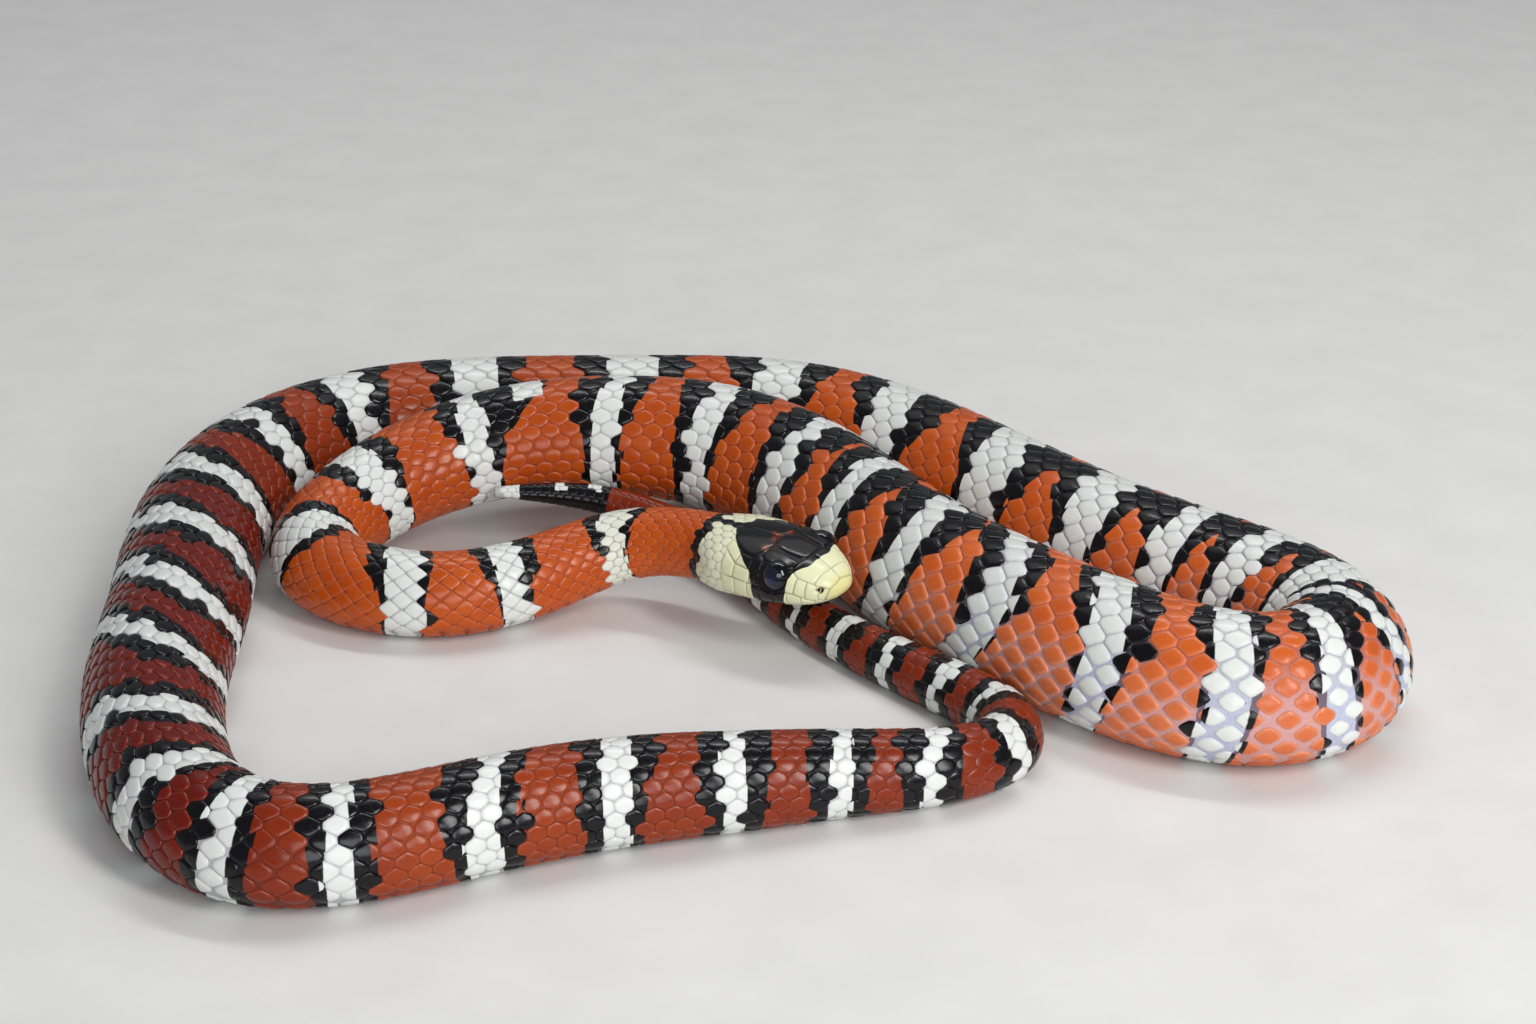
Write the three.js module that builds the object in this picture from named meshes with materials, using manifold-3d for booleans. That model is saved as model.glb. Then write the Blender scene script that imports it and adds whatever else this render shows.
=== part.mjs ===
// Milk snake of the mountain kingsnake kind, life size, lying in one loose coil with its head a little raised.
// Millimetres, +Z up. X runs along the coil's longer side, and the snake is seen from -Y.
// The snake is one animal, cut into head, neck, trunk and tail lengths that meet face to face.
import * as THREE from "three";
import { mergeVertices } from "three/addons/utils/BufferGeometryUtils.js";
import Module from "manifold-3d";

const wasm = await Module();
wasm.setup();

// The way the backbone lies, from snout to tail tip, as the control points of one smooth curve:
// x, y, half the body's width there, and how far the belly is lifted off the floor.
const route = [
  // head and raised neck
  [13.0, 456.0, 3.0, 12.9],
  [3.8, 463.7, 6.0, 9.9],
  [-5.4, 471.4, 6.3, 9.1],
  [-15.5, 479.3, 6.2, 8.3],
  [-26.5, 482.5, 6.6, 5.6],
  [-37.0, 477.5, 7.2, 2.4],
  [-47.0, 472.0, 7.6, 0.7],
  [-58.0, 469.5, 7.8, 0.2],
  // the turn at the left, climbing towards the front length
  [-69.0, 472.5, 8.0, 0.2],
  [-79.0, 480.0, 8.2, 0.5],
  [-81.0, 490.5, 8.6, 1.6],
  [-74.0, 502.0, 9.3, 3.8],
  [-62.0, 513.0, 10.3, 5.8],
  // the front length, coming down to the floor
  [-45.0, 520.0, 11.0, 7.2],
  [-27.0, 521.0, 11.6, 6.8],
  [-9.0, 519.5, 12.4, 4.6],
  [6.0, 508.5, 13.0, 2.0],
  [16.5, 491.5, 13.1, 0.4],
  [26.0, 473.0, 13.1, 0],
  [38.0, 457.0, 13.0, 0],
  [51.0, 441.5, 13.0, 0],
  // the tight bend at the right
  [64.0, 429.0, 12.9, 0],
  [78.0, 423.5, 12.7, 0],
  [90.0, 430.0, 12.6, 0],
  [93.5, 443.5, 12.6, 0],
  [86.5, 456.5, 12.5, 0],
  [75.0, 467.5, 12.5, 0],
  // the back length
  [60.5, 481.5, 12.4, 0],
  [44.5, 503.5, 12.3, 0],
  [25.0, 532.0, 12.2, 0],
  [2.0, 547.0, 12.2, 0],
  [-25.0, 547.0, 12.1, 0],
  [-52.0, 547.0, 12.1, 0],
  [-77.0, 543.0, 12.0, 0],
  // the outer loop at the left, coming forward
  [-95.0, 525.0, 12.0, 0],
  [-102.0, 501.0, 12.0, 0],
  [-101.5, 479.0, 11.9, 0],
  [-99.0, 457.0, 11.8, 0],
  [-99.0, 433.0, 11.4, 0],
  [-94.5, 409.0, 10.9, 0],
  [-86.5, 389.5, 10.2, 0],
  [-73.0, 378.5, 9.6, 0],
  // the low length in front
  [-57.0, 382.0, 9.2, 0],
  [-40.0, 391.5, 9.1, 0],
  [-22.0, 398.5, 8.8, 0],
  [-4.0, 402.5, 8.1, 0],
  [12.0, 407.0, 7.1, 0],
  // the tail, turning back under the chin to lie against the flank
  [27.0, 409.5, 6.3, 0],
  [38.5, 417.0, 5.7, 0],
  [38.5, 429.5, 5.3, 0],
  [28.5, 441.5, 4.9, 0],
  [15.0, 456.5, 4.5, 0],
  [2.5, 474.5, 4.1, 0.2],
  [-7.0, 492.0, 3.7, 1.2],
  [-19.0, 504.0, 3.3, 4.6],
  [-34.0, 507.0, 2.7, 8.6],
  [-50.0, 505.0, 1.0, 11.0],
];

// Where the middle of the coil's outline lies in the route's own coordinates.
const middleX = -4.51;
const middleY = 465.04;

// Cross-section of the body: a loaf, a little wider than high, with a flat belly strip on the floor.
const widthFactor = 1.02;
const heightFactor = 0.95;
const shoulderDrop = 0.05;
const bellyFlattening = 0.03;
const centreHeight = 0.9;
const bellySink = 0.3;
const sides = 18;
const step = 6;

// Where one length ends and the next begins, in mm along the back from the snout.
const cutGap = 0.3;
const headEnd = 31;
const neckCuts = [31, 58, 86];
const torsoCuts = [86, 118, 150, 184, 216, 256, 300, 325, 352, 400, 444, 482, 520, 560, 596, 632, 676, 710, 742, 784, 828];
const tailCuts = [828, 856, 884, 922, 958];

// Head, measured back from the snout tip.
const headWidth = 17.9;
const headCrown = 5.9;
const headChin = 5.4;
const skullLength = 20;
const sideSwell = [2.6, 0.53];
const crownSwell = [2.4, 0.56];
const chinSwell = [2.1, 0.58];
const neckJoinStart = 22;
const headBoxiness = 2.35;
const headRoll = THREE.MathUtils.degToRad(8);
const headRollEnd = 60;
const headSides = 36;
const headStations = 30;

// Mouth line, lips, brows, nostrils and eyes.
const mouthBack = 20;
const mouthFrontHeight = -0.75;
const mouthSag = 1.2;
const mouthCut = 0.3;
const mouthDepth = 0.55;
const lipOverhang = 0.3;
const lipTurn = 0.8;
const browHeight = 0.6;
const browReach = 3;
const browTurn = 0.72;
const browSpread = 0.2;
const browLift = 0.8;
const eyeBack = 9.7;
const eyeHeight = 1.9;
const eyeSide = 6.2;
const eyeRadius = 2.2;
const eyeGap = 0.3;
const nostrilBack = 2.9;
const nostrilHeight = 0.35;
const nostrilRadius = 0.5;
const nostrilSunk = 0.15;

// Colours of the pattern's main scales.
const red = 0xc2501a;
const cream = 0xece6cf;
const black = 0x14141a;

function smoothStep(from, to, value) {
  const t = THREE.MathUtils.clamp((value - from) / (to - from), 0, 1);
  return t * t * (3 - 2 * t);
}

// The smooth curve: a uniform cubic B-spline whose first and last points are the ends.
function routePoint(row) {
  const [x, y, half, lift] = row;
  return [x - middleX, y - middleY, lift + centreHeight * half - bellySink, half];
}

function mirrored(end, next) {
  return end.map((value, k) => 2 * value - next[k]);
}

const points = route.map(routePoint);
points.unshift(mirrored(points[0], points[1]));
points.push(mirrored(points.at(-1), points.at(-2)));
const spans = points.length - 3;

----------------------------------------

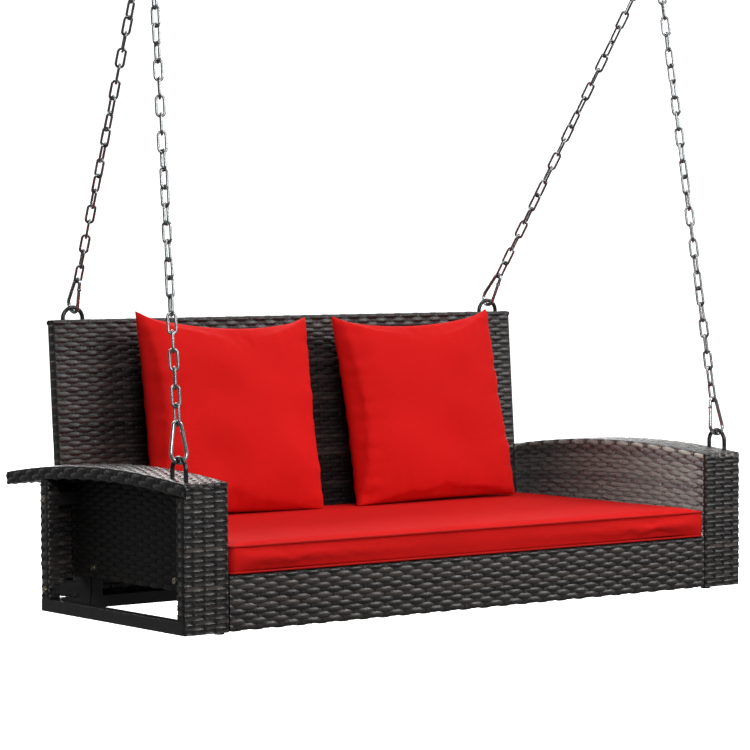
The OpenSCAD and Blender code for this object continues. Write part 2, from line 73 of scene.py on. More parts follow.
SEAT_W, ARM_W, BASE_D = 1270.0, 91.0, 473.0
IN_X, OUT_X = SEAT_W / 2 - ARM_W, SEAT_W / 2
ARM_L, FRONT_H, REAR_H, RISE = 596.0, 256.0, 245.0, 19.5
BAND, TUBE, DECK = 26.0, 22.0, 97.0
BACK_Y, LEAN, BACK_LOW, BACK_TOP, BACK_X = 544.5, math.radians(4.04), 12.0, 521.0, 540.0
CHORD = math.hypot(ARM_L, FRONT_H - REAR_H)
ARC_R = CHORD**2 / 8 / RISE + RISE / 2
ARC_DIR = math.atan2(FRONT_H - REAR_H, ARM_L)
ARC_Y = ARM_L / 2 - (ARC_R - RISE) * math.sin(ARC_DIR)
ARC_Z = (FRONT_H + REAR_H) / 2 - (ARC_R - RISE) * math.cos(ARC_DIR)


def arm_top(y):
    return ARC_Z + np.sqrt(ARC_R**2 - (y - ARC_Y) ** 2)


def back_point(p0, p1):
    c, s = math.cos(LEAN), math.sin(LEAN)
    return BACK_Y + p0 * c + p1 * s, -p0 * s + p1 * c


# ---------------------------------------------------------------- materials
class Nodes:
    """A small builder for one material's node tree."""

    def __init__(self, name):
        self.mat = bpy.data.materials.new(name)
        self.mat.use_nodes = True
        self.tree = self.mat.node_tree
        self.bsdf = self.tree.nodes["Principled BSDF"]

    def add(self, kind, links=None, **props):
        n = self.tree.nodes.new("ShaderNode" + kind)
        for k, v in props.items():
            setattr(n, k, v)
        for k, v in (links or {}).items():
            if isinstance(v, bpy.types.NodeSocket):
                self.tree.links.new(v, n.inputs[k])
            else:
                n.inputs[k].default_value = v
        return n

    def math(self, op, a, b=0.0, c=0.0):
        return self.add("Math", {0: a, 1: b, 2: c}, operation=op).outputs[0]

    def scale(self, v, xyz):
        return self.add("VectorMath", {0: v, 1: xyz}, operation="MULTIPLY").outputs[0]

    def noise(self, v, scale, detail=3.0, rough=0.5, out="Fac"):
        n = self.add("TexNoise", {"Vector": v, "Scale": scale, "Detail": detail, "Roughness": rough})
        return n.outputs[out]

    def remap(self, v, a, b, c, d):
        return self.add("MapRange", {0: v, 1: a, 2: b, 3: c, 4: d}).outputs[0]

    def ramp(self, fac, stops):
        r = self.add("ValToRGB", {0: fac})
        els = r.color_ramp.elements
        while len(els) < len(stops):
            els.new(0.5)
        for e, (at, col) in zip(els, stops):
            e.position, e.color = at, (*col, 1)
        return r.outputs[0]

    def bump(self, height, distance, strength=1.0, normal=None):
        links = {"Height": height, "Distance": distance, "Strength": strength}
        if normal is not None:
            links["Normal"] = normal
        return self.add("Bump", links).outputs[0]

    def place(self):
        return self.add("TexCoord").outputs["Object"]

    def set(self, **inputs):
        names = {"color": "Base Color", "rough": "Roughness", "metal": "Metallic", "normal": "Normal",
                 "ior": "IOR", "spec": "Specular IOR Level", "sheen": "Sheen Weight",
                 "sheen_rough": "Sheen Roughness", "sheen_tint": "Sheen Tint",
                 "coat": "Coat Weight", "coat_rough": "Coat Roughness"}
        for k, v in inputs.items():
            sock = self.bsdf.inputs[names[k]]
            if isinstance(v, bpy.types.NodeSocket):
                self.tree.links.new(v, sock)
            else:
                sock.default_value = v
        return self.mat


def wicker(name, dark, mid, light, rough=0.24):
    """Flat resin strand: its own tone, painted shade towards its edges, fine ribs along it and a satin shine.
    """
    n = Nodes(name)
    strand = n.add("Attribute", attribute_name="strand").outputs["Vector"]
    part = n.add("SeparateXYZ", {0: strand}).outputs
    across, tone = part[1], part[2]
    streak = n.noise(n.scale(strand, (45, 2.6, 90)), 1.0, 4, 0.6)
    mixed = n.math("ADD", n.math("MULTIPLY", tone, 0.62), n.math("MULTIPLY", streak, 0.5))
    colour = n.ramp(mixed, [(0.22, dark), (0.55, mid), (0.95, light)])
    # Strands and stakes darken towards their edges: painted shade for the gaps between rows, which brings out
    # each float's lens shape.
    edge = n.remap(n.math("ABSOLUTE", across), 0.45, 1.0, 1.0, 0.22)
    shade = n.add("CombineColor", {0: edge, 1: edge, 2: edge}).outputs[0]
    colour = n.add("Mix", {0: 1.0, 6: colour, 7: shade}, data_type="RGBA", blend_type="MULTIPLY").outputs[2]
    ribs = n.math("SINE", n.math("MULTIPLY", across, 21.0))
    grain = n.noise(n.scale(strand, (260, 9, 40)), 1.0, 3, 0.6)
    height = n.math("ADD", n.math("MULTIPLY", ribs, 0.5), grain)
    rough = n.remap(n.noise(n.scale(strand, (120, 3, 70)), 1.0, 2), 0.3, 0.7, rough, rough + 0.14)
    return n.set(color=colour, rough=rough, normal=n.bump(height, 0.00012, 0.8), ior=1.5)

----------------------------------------

» Do this
Give back exactly the stretch that opens on the line with "Write the three.js" and closes on the line with "wasm.setup();".

» Response
Write the three.js module that builds the object in this picture from named meshes with materials, using manifold-3d for booleans. That model is saved as model.glb. Then write the Blender scene script that imports it and adds whatever else this render shows.
=== part.mjs ===
// Milk snake of the mountain kingsnake kind, life size, lying in one loose coil with its head a little raised.
// Millimetres, +Z up. X runs along the coil's longer side, and the snake is seen from -Y.
// The snake is one animal, cut into head, neck, trunk and tail lengths that meet face to face.
import * as THREE from "three";
import { mergeVertices } from "three/addons/utils/BufferGeometryUtils.js";
import Module from "manifold-3d";

const wasm = await Module();
wasm.setup();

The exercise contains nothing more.